According to a January report from the Bureau of Labor Statistics, union membership in 2010 was 11.9 percent of the American work force, down from 12.3 percent in 2009. The number of employees belonging to a union declined by 612,000, to 14.7 million.
Nearly 30 years ago, that percentage was 20.1 percent, and there were 17.7 million union workers. In the mid-20th century, 35 percent of the work force was in a union.
But Daniel DiSalvo, a political science professor at City College of New York who studies the U.S. labor movement, said the distinction between public- and private-sector unions is important when looking at the numbers.
While private-sector union membership has declined steadily, public union membership has remained strong.
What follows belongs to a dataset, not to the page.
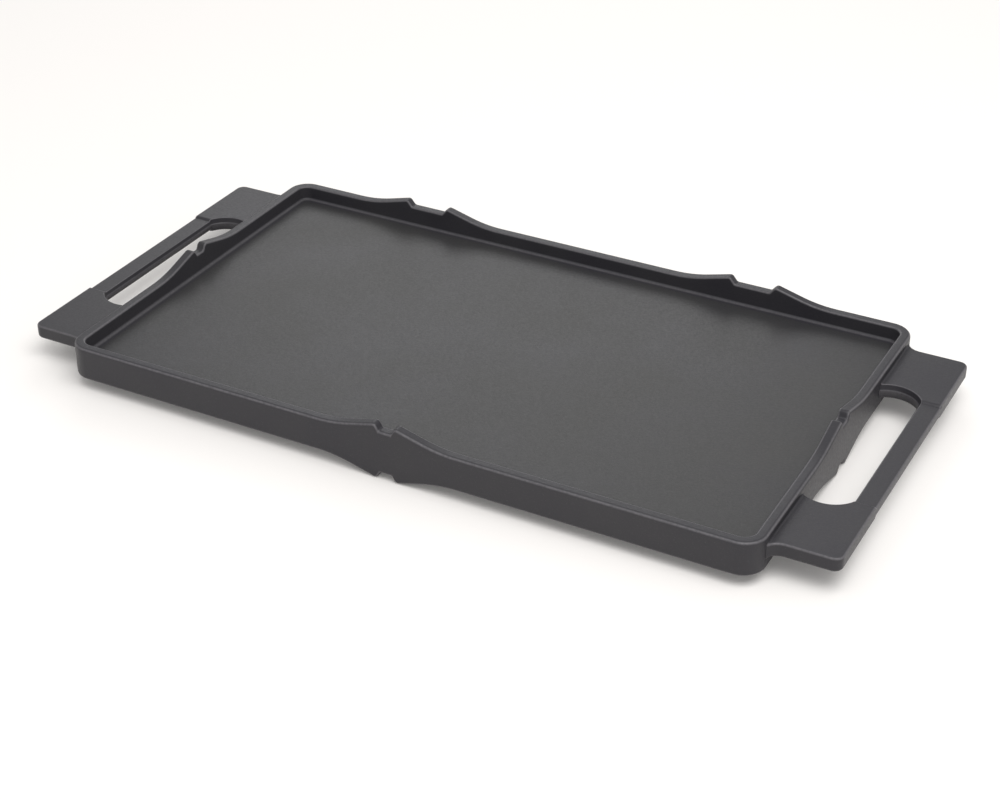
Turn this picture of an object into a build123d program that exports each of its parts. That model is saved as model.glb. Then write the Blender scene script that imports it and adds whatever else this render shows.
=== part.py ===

More than one-third of government workers (about 7.6 million of them) belong to a union, compared with 7 percent of private-sector workers (or 7.1 million), according to the Bureau of Labor Statistics.
"Even with declining membership, the rise and increase in political power of public sector unions has helped stabilize ... the labor movement," DiSalvo said. "The heart and soul right now of the labor movement is public employees."
'People Power' of Unions
DiSalvo and McCartin believe that the political strength of the labor movement has not declined, despite the drop in overall union membership.
"Unions have done better at mobilizing their members and getting them out to vote, and so unions have retained a good deal of political influence even as their membership numbers have gone down," McCartin said.
"Organized labor relies on people power -- its members getting out door to door, talking to each other and other working Americans, working phone banks and turning out the vote. It's the organizational capacity of a Get Out the Vote effort that has been labor's key tool."
DiSalvo drew a further distinction:
"Public employee unions are much more political for reasons that are obvious," he said. "They try to elect their own boss, which is not something that private sector unions could ever dream of," he said. "The United Auto Workers are not selecting the CEO of General Motors."